With the help of our sustaining engineering team, I was able to come up with a case that clearly showed the testing completed at then product's inception and how it compared to my initial testing results and my proposed test plan moving forward. I spoke to the technical risks with the existing design by showing case studies of the failures we had seen in the field and their associated root causes, and how my design had improved on those weaknesses.
My design increased precision by over 79%, reduced assembly cycle time by 77%, and reduced assembly touch time by 57%. This led to an annual saving of $117.k for our product line.
This automated assembly process is currently being used by not only Hai, but his peers as well. This has led to improved floor efficiency, scheduling flexibility, and the ability to ramp up production.
Measuring global impact
A defective split bobbin assembly can result in an unintentional pull-out (UPO) where the wireline cable breaks and the tool string needs to be fished out of the well, an operation that could cost up to $250K per day for a deepwater offshore rig. With the precision improvement found in this project, I aim to reduce the need for this non-value added operation and increase productivity for our field engineers.
Most importantly, measuring personal impact
With the time savings and technique reduction in this project, I was able to free up one full-time bobbin assembler to work on other assets.
I gave Hai the opportunity to develop himself technically and challenge others to learn bobbin assembly – an important factor in boosting morale during the industry downturn.
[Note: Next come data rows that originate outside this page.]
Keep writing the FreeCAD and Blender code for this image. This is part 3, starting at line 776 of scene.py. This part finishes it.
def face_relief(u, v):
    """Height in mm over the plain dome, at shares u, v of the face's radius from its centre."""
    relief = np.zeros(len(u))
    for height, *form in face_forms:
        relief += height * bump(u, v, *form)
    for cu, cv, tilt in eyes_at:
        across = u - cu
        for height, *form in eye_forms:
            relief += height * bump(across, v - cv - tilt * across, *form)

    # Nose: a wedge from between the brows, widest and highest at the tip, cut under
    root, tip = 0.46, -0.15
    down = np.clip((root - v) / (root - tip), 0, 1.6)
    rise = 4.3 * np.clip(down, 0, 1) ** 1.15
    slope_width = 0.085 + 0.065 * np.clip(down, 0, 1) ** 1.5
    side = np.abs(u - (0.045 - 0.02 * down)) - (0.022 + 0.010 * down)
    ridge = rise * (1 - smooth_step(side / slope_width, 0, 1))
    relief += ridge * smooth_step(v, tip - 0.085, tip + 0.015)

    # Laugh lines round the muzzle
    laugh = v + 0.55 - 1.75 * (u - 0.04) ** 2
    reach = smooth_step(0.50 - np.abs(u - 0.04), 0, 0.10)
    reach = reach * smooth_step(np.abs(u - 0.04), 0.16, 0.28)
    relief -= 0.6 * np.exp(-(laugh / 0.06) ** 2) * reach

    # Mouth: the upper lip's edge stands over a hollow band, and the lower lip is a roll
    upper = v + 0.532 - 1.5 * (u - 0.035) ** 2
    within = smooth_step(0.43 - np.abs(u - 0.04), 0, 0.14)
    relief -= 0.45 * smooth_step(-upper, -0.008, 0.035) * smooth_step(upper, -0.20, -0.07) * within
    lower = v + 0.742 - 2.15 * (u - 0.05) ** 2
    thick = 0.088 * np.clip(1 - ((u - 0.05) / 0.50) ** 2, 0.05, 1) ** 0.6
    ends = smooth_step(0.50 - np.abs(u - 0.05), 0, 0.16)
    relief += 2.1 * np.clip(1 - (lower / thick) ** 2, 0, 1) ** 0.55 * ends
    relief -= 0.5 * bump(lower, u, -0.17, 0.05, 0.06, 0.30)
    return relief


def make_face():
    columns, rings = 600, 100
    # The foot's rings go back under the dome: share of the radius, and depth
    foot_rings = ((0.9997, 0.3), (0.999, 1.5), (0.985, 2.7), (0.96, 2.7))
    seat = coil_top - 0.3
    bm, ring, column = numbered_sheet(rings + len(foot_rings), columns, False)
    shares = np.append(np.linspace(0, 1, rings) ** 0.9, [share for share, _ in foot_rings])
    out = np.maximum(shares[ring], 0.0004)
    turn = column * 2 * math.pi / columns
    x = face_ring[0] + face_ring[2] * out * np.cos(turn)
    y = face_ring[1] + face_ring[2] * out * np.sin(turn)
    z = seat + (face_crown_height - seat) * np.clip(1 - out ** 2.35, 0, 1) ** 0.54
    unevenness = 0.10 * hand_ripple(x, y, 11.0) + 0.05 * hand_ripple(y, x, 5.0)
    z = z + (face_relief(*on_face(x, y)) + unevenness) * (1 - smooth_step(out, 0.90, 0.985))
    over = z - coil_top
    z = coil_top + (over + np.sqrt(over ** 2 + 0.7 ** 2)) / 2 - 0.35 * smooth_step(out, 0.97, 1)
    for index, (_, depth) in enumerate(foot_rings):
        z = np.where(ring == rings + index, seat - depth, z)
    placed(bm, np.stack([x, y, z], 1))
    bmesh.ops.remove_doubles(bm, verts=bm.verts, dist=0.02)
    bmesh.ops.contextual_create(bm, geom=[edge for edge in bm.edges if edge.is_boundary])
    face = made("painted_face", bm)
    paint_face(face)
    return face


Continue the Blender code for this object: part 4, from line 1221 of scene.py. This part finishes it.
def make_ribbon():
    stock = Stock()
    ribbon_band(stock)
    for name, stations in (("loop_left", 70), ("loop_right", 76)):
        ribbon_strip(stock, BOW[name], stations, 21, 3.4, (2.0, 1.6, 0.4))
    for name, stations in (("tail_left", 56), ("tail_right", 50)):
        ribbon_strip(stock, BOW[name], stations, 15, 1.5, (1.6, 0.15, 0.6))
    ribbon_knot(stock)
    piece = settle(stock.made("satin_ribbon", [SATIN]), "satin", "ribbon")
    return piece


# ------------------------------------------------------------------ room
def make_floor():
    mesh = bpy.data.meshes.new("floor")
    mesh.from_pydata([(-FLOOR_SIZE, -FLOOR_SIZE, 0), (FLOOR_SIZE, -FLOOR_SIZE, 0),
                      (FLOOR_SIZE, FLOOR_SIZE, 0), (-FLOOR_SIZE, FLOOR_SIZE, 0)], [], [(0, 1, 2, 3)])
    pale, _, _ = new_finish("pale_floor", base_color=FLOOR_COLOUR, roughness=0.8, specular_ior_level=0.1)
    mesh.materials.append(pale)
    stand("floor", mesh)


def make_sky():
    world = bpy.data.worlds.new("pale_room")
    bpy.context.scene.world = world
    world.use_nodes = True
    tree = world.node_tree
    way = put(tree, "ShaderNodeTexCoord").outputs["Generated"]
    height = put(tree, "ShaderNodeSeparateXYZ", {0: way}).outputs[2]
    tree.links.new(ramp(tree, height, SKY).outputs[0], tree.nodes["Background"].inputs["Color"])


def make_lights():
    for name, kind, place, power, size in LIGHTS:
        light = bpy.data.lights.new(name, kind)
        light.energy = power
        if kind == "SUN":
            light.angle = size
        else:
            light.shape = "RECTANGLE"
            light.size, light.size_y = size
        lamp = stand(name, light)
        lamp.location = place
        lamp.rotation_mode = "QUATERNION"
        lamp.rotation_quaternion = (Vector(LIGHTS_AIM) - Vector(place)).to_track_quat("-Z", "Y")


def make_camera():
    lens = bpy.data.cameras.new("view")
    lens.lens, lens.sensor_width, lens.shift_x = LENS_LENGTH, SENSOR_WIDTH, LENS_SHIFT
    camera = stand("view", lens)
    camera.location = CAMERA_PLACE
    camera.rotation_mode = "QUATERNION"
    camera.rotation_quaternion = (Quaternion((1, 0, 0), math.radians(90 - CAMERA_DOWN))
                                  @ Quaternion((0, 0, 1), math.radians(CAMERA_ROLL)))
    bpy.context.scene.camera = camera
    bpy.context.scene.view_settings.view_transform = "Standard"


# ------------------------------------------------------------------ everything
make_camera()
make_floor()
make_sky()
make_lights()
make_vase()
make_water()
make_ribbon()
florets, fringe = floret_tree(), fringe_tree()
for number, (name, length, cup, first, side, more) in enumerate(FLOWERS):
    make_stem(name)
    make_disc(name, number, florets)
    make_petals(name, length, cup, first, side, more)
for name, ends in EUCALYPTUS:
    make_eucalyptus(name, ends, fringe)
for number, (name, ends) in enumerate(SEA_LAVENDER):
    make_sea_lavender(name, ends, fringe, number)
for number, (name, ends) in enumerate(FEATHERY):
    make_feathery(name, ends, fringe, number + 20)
I believe that introducing automation to our manufacturing environment was a huge step in pushing the bounds of innovation in manufacturing for a traditionally conservative industry. With innovation so focused on the primary source of revenue, new product development, there is minimal disruption to the norm of manual tool assembly. I was excited to be a part of this change, and hope to find more ways to fundamentally alter the way we build, and design to build.